Christian Fennesz performing in Santiago de Chile, December 12, 2018. Photo: Ottavio Berbakow.

There are few sumptuous descriptors that have not already been deployed to describe the sui generis music of Austrian composer Christian Fennesz: Equinoctial. Thalassic. Amniotic. His previous albums Endless Summer (2001), Venice (2004), and Bécs (2014) were duly iconoclastic experiments, marrying honeyed, guitar-based melodies and snippets of field recordings with tesseral permutations of post-techno algorithms. Along the way, Fennesz has become a lodestar of left-field pop, counting among his collaborators Ryuichi Sakamoto, David Sylvian, Peter Rehberg, and Keith Rowe. The sprawling four tracks on his new album Agora (2019) were recorded with headphones in his apartment when the musician was forced out of his longtime studio. Below, Erik Morse talks with Fennesz about his domestic working methods, elastic perceptions of the guitar, and the fraught label of “pop composer.”

ERIK MORSE: How was the process of recording in your home different from how you had traditionally worked in the studio?

CHRISTIAN FENNESZ: Recording at home was only difficult for a few days. I had home-recording experiences in the ’90s and early aughts. Endless Summer was recorded in a bedroom and in a hotel room in Manhattan. It’s not easy, but it is possible. Of course, I couldn’t use guitar amps and microphones. So, it basically all went straight to computer/tape.

EM: Does composing with analog instruments plugged straight into a computer present a different set of rules or different expectations than playing through amplification and into the ether of a studio space?

CF: Actually, it’s quite traditional in a way. I have a guitar and a laptop, or two or three, or an iMac, and all of my other gear. I play my guitar through an amp sometimes. Sometimes I play it directly into the computer. And I work with all of the effects that I have on the computer, all the different software that I have. It’s a network of things. Guitar, laptops, effects pedals­—that’s it. It’s quite simple, simpler than people imagine, actually.

EM: Is there any difference for you between working in a studio and working in a spare bedroom?

CF: There is a difference, of course. I had this great studio room for many, many years. I could play there until five o’clock in the morning really loudly. I could mix like that, fantastically. The situation I have now is very different. I had to go back to headphones. That was very frustrating in the beginning. But, in the end, it was also a challenge.
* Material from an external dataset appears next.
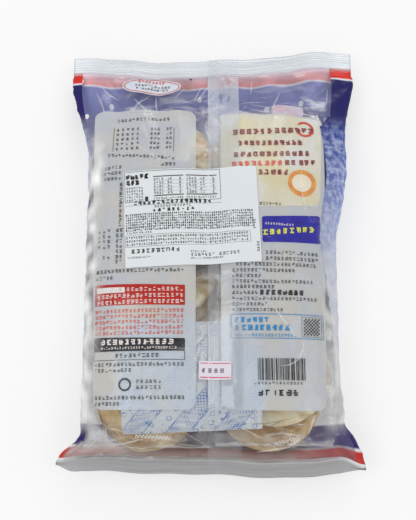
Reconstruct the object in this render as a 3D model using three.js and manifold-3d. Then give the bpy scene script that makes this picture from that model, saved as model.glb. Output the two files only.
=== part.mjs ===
// A clear film pillow bag of rice crackers, lying on its printed front with its back up, and the two
// paper labels stuck on the back. Millimetres. +Z is up and +Y runs to the top seal. The origin is
// under the middle of the bag, on the surface it lies on.
import * as THREE from "three";
import { mergeVertices } from "three/addons/utils/BufferGeometryUtils.js";
import Module from "manifold-3d";

// Driving dimensions of the bag
const flatWidth = 205; // the film tube pressed flat, as it stays at both end seals
const layers = 1.2; // the two films at a seal, drawn thick enough to be solid
const crown = 50; // height of the bag where it is fullest
const top = { edge: 146.2, seal: 132.5, full: 36, rest: 74, height: 12 };
const bottom = { edge: -146.5, seal: -138, full: -106, rest: -114, height: 17 };
const waist = { left: 87, right: 86.3 }; // half widths where the filling draws the sides in
const sideFold = 0.44; // height of the side folds, as a share of the crown's
const roundness = { back: 3.6, front: 7 }; // how square the section is above and below the folds
const press = 1.5; // how far the filling would push the front through the surface it lies on
const fin = { from: -2, to: 20, rise: 0.8, step: 0.5 }; // the back seam, folded flat to the right
const relief = { valley: 4, packets: 1.3, pitch: 46, topTuck: 3.5, bottomTuck: 6 };
const pleat = { top: 1.7, topReach: 13, bottom: 1.2, bottomReach: 7 };

// Driving dimensions of the labels: size, middle, turn in degrees, and gap under the paper
const gap = 0.3;
const infoLabel = { wide: 90, high: 67.5, x: -13, y: 19.3, turn: 2.5, thick: 0.4 };
const priceLabel = { wide: 21, high: 12, x: 2.6, y: -83.7, turn: -1, thick: 0.4 };

const half = flatWidth / 2;

// 0 at a, 1 at b, with a smooth start and end. b may lie below a.
function between(a, b, y) {
  const t = THREE.MathUtils.clamp((y - a) / (b - a), 0, 1);
  return t * t * (3 - 2 * t);
}

// A soft hump of height 1 at the middle, and about a third of that one reach away
function hump(value, middle, reach) {
  return Math.exp(-(((value - middle) / reach) ** 2));
}

// 0 at an end seal and 1 where the film has reached its full spread, rising like a quarter sine
function spread(y, topFull, bottomFull) {
  const fromTop = (top.seal - y) / (top.seal - topFull);
  const fromBottom = (y - bottom.seal) / (bottomFull - bottom.seal);
  const t = THREE.MathUtils.clamp(Math.min(fromTop, fromBottom), 0, 1);
  return Math.sin((t * Math.PI) / 2);
}

// How far each side fold stands from the middle. The right side fills out more above the waist.
function halfWidth(y, side) {
  if (side < 0) {
    const flare = Math.max(between(62, 124, y), between(-121, -138.5, y));
    return waist.left + (half - waist.left) * flare;
  }
  const shoulder = 9.7;
  const hip = 4.5;
  return (
    waist.right +
    shoulder * between(0, 62, y) +
    (half - waist.right - shoulder) * between(88, 124, y) +
    hip * between(-90, -102, y) +
    (half - waist.right - hip) * between(-121, -138, y)
  );
}

// Heights along the bag: the seals' level, the side folds, the crown and the underside
function heights(y) {
  const level = THREE.MathUtils.lerp(bottom.height, top.height, between(bottom.seal, top.seal, y));
  const full = spread(y, top.full, bottom.full);
  const down = spread(y, top.rest, bottom.rest);
  const crownHere = crown - 4 * between(-40, 70, y);
  return {
    full,
    fold: level + (sideFold * crownHere - level) * full,
    crown: level + (crownHere - level) * full,
    floor: level * (1 - down) - press * down,
  };
}

// One side's bare outline at y, as a fine line of x and z from the middle out to the side fold
function outline(y, side, isBack) {
  const h = heights(y);
  const wide = halfWidth(y, side);
  const power = isBack ? roundness.back : roundness.front;
  const peak = isBack ? h.crown : h.floor;
  const steps = 160;
  const line = [];
  for (let i = 0; i <= steps; i++) {
    const s = Math.sin((i / steps) * (Math.PI / 2));
    line.push([side * wide * s, h.fold + (peak - h.fold) * Math.sqrt(1 - s ** power)]);
  }
  return line;
}

// The point a given share of the way along a line
function along(line, share) {
  const lengths = [0];
  for (let i = 1; i < line.length; i++) {
    const stretch = Math.hypot(line[i][0] - line[i - 1][0], line[i][1] - line[i - 1][1]);
    lengths.push(lengths[i - 1] + stretch);
  }
  const goal = share * lengths.at(-1);
  let i = 1;
  while (i < line.length - 1 && lengths[i] < goal) i++;
  const t = (goal - lengths[i - 1]) / (lengths[i] - lengths[i - 1]);
  return [0, 1].map((k) => THREE.MathUtils.lerp(line[i - 1][k], line[i][k], t));
}

// The cut edges bow, because the filling draws the middle of the film in
function bow(u, y) {
  const atTop = -2.5 * hump(u, -20, 60) + 5.5 * hump(u, 76, 30);
  const atBottom = -5 * hump(u, 45, 45);
  return atTop * between(60, top.edge, y) + atBottom * between(-95, bottom.edge, y);
}

// Slow waves of the two seals, in both films at once
function sealWave(u, y) {
  const atTop = 1.8 * Math.sin(u / 15 + 0.8) * between(100, top.seal, y);
  const atBottom = 1.3 * Math.sin(u / 19) * between(-125, bottom.seal, y);
  return atTop + atBottom;
}

// Pleats that start at a seal and fade into the bag
function pleats(u, y, isBack) {
  const phase = isBack ? 0 : 1.7;
  const fade = (distance, reach) => {
    const q = Math.max(distance, 0) / reach;
    return q * Math.exp(1 - q);
  };
  const atTop = pleat.top * fade(top.seal - y, pleat.topReach);
  const atBottom = pleat.bottom * fade(y - bottom.seal, pleat.bottomReach);
  const uneven = phase + Math.sin(u / 30);
  return atTop * Math.cos(u / 4.4 + uneven) + atBottom * Math.cos(u / 5.1 + phase);
}

// Relief of the back over the filling: the valley between the two stacks of crackers, the shingled
// packets in each stack, the tucked corners and the folded seam
function backRelief(u, y) {
  const full = heights(y).full;
  const valley = -relief.valley * full * hump(u, 1, 12);
  const lap = u < 0 ? 0 : 1.9;
  const overStack = hump(Math.abs(u), 42, 26);
  const packets = relief.packets * full * overStack * Math.sin((2 * Math.PI * y) / relief.pitch + lap);
  const bottomTuck = -relief.bottomTuck * hump(Math.abs(u), 82, 10) * hump(y, -124, 8);
  const topTuck = -relief.topTuck * hump(Math.abs(u), 80, 15) * hump(y, 100, 22);
  const onSeam = u > fin.from && u < fin.to ? fin.rise : 0;
  return valley + packets + bottomTuck + topTuck + pleats(u, y, true) + onSeam;
}

// A point of the film. u is its distance across the flat film from the middle, y its place along.
function filmPoint(u, y, isBack) {
  const side = u < 0 ? -1 : 1;
  const share = Math.abs(u) / half;
  const [x, z] = along(outline(y, side, isBack), share);
  const edgeFade = Math.sqrt(1 - share ** 6);
  const rise = (isBack ? backRelief(u, y) : pleats(u, y, false)) * edgeFade;
  const lift = ((isBack ? 1 : -1) * layers) / 2;
  const height = z + lift + rise + sealWave(u, y);
  return new THREE.Vector3(x, y + bow(u, y), Math.max(0, height));
}

// Even steps from one value to another, without the last
function steps(from, to, count) {
  return Array.from({ length: count }, (_, i) => from + ((to - from) * i) / count);
}

// Places along and across the film where the solid has points, closer where it bends more
function placesAlong() {
  return [
    ...steps(top.edge, top.seal, 2),
    ...steps(top.seal, 100, 9),
    ...steps(100, top.full, 8),
    ...steps(top.full, bottom.full, 16),
    ...steps(bottom.full, bottom.seal, 11),
    ...steps(bottom.seal, bottom.edge, 1),
    bottom.edge,
  ];
}

function placesAcross() {
  return [
    ...steps(-half, -76, 5),
    ...steps(-76, fin.from, 14),
    fin.from,
    ...steps(fin.from + fin.step, fin.to - fin.step, 3),
    fin.to - fin.step,
    ...steps(fin.to, 76, 11),
    ...steps(76, half, 5),
    half,
  ];
}

// The bag: rings of points round the film, back then front, joined along the bag and closed at the seals
function bagGeometry() {
  const ys = placesAlong();
  const us = placesAcross();
  const across = us.length;
  const ring = 2 * across;
  const points = [];
  for (const y of ys) {
    for (const u of us) points.push(filmPoint(u, y, true));
    for (const u of [...us].reverse()) points.push(filmPoint(u, y, false));
  }
  const triangles = [];
  const quad = (a, b, c, d) => triangles.push(a, b, c, a, c, d);
  for (let j = 0; j < ys.length - 1; j++) {
    for (let i = 0; i < ring; i++) {
      const next = (i + 1) % ring;
      quad(j * ring + i, (j + 1) * ring + i, (j + 1) * ring + next, j * ring + next);
    }
  }
  const last = (ys.length - 1) * ring;
  for (let i = 0; i < across - 1; i++) {
    const opposite = ring - 1 - i;
    quad(i, i + 1, opposite - 1, opposite);
    quad(last + opposite, last + opposite - 1, last + i + 1, last + i);
  }
  return new THREE.BufferGeometry().setFromPoints(points).setIndex(triangles);
}

const wasm = await Module();
wasm.setup();

// A closed geometry as a solid that can be cut and joined
function solidOf(geometry) {
  const bare = geometry.clone();
  bare.deleteAttribute("normal");
  bare.deleteAttribute("uv");
  const merged = mergeVertices(bare, 1e-4);
  return new wasm.Manifold(
    new wasm.Mesh({
      numProp: 3,
      vertProperties: merged.attributes.position.array,
      triVerts: new Uint32Array(merged.index.array),
    }),
  );
}

function geometryOf(solid) {
  const mesh = solid.getMesh();
  return new THREE.BufferGeometry()
    .setAttribute("position", new THREE.BufferAttribute(mesh.vertProperties, 3))
    .setIndex(new THREE.BufferAttribute(mesh.triVerts, 1));
}

// A paper label that follows the bag's back: what lies between two lifted copies of the bag, inside
// the label's outline
function labelGeometry(bag, label) {
  const block = new THREE.BoxGeometry(label.wide, label.high, 2 * crown);
  block.rotateZ(THREE.MathUtils.degToRad(label.turn));
  block.translate(label.x, label.y, crown);
  const paper = solidOf(block)
    .intersect(bag.translate([0, 0, gap + label.thick]))
    .subtract(bag.translate([0, 0, gap]));
  return geometryOf(paper);
}

function piece(name, geometry, colour, roughness) {
  const material = new THREE.MeshStandardMaterial({ color: colour, roughness, metalness: 0 });
  const mesh = new THREE.Mesh(geometry, material);
  mesh.name = name;
  return mesh;
}

const film = bagGeometry();
const bagSolid = solidOf(film);

const pack = new THREE.Group();
pack.add(
  piece("bag", film, 0xd3d4d8, 0.2),
  piece("info_label", labelGeometry(bagSolid, infoLabel), 0xe3e7ea, 0.6),
  piece("price_label", labelGeometry(bagSolid, priceLabel), 0xe9dfe8, 0.6),
);

export default pack;
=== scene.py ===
# A sealed clear bag of wrapped rice crackers, lying on its printed front with its labelled back up.
# Sizes are in millimetres and turn into metres where a mesh is made. +Y runs to the top seal.
import math
import random
from functools import partial
import bmesh
import bpy
import numpy as np
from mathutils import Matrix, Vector, noise
from mathutils.bvhtree import BVHTree


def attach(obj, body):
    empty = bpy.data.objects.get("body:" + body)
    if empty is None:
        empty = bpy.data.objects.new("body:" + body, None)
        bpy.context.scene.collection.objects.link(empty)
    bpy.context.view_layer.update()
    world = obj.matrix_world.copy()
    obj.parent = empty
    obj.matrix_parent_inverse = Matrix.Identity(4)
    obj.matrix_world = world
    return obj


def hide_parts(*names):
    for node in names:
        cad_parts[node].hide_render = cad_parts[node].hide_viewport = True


mm = 0.001
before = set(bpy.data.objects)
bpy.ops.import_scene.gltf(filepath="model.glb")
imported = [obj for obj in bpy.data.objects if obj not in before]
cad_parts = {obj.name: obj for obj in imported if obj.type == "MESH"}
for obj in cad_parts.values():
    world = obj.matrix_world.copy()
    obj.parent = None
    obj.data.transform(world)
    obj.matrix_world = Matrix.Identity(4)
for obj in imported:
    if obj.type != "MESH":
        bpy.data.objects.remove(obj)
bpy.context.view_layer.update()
bpy.ops.object.select_all(action="DESELECT")
bpy.context.scene.cycles.transparent_max_bounces = 64  # a line of sight crosses many layers of film
print("frame loaded")


# An sRGB hex colour as the linear colour that a shader takes
def linear(code):
    parts = [int(code[i:i + 2], 16) / 255 for i in (1, 3, 5)]
    return [c / 12.92 if c <= 0.04045 else ((c + 0.055) / 1.055) ** 2.4 for c in parts] + [1.0]


# Adds a node. Each setting is one of its properties, a socket's value, or what feeds a socket. That is an
# output, or a node whose first output is meant.
def addNode(tree, kind, settings=()):
    node = tree.nodes.new("ShaderNode" + kind)
    for key, value in dict(settings).items():
        if isinstance(value, bpy.types.Node):
            value = value.outputs[0]
        if isinstance(key, str) and hasattr(node, key):
            setattr(node, key, value)
        elif isinstance(value, bpy.types.NodeSocket):
            tree.links.new(value, node.inputs[key])
        else:
            node.inputs[key].default_value = value
    return node


# An empty material, and addNode for its nodes
def newMaterial(name):
    material = bpy.data.materials.new(name)
    material.use_nodes = True
    material.node_tree.nodes.clear()
    return material, partial(addNode, material.node_tree)


# Ends a material. Where cover is given, the surface shows what is behind it by one less cover.
def finishMaterial(material, surface, cover=None, tint="#FFFFFF"):
    tree = material.node_tree
    if cover is not None:
        clear = addNode(tree, "BsdfTransparent", {"Color": linear(tint)})
        surface = addNode(tree, "MixShader", {0: cover, 1: clear, 2: surface})
    addNode(tree, "OutputMaterial", {"Surface": surface})
    return material


# A colour ramp from places in millimetres to colours
def addRamp(add, feed, low, high, stops):
    share = add("MapRange", {"Value": feed, "From Min": low, "From Max": high})
    ramp = add("ValToRGB", {"Fac": share})
    points = ramp.color_ramp.elements
    while len(points) < len(stops):
        points.new(0.5)
    for point, (place, colour) in zip(points, stops):
        point.position = (place - low) / (high - low)
        point.color = linear(colour)
    return ramp


# A colour ramp from the bag's bottom edge to its top edge
def addRampAlong(add, along, stops):
    return addRamp(add, along, bag["bottom"]["edge"], bag["top"]["edge"], stops)


def activate(piece):
    bpy.ops.object.select_all(action="DESELECT")
    piece.select_set(True)
    bpy.context.view_layer.objects.active = piece


# Settles a finished piece: its material, smooth shading, the body it rides on and the slot it takes
def settle(piece, material, angle=180, replaced="bag"):
    activate(piece)
    piece.data.materials.clear()
    piece.data.materials.append(material)
    bpy.ops.object.shade_smooth_by_angle(angle=math.radians(angle))
    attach(piece, "root")
    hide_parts(replaced)
    return piece


def pointsOf(piece):
    flat = np.empty(len(piece.data.vertices) * 3)
    piece.data.vertices.foreach_get("co", flat)
    return flat.reshape(-1, 3) / mm


def movePoints(piece, places):
    piece.data.vertices.foreach_set("co", (places * mm).ravel())
    piece.data.update()


def valuesOf(piece, title):
    values = np.empty(len(piece.data.vertices), np.float32)
    piece.data.attributes[title].data.foreach_get("value", values)
    return values


# Gives the points of a piece an attribute for each title, which its material reads
def addValues(piece, table):
    for title, values in table.items():
        attribute = piece.data.attributes.new(title, "FLOAT", "POINT")
        attribute.data.foreach_set("value", values.astype(np.float32))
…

EM: How long did it take to record Agora? Was it vastly different than the timelines for your other albums? 

CF: Not really. With every album, I’m thinking about the album for one or two years. The actual recording procedure doesn’t take more than three or four weeks. But it’s the thinking process that’s the important thing.

Fennesz, “Agora,” 2019.

EM: There is a long, dark history of albums recorded in hotels, from Robert Johnson to Nick Drake. So, it’s fascinating that Endless Summer, which is an album that continues to have a mythic stature, also has this very mythic origin.

CF: I was in New York. I can’t remember the name of the hotel, but it was one of those old classy hotels between Midtown and uptown, not too far away from Central Park: large rooms, two big beds, dark and cozy. Just the way I like it. I had the whole album ready, and it was meant to be a double album. After every pop track there was meant to be an abstract piece. Instead of ten or twelve tracks, or whatever it is, it was supposed to be twenty or twenty-two. I was talking to Peter Rehberg from Mego about the album. He told me it was fantastic, but to get rid of these abstract tracks. “Let’s just use the pop tracks.” And that’s what I finished there. At the time, everybody was doing this very abstract electronic music. You might remember all of this clicks-and-cuts stuff. I just wanted to go somewhere else. I wasn’t confident enough, and it was Peter who gave me the confidence. To take it all the way, to make tracks like “Endless Summer” and “Before I Leave.”

EM: Many years ago, I had the opportunity to talk to Scott Walker, who just passed away last month, about his work. I think of Walker’s music and yours as coming from the same sort of place. . . 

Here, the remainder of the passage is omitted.